Lion Air has grounded 16 flights across the country since Thursday, stranding 6,000 passengers at the start of a traditional long weekend period to mark Chinese New Year, with the delays apparently caused by a combination of mechanical problems and the high number of travellers.

Annoyance boiled over into anger at Soekarno-Hatta International Airport, the country's main hub on Jakarta's outskirts and the epicentre of the transport chaos.

Transport ministry official Hadi Mustofa Djuraid said the problem spread from Lion Air until large parts of the terminal were in gridlock.

"They (passengers) blocked the gates of other airlines, causing a number of delays," he told AFP.

AirAsia announced on Friday afternoon it had moved the boarding area for its passengers to another terminal to avoid the throngs demanding answers over the Lion Air situation.
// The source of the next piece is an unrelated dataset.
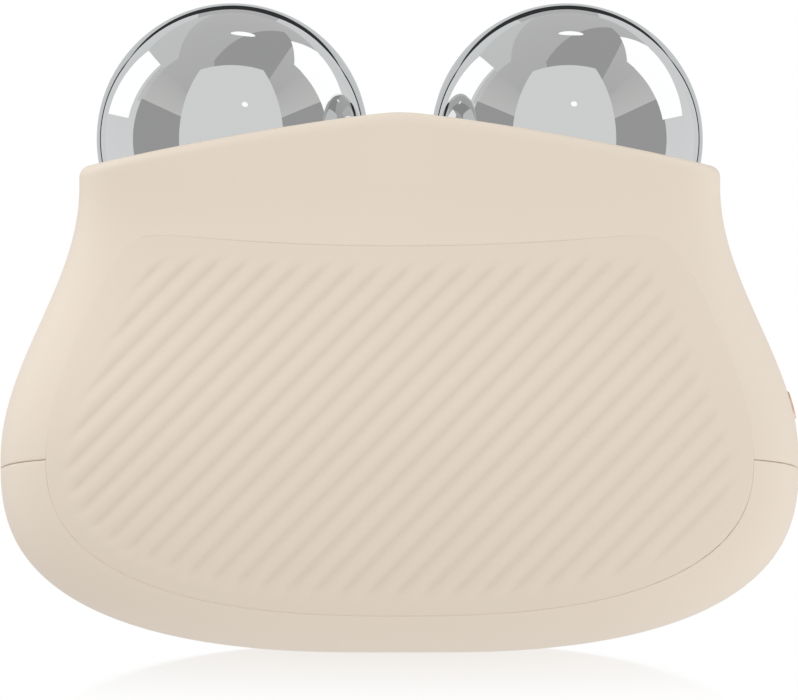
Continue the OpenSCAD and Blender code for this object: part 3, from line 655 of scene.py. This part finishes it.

Lion Air said the delays - triggered after three of its fleet encountered mechanical problems - were exacerbated by the massive crowds travelling for the peak holiday season.

"This is a domino effect," airline spokeswoman Adhitya Simanjuntak said.

"If the first flight was delayed, it continued to the next flight, and so it went on."

The delays spread throughout the entire network on Friday, with passengers also left waiting at major terminals in Surabaya, Bali and Medan.

Lion Air - the country's most popular low-cost carrier - is already feeling the heat from above, with Transport Minister Ignasius Jonan refusing to consider the airline's requests for new flight routes until it cleans up its act.

"As a big company, Lion Air has performed very badly," said the ministry official, Djuraid.

"It has no procedure for properly handling a crisis."

Lion Group, the airline's parent company, has in recent years struck two of the world's largest plane orders, worth $46bn.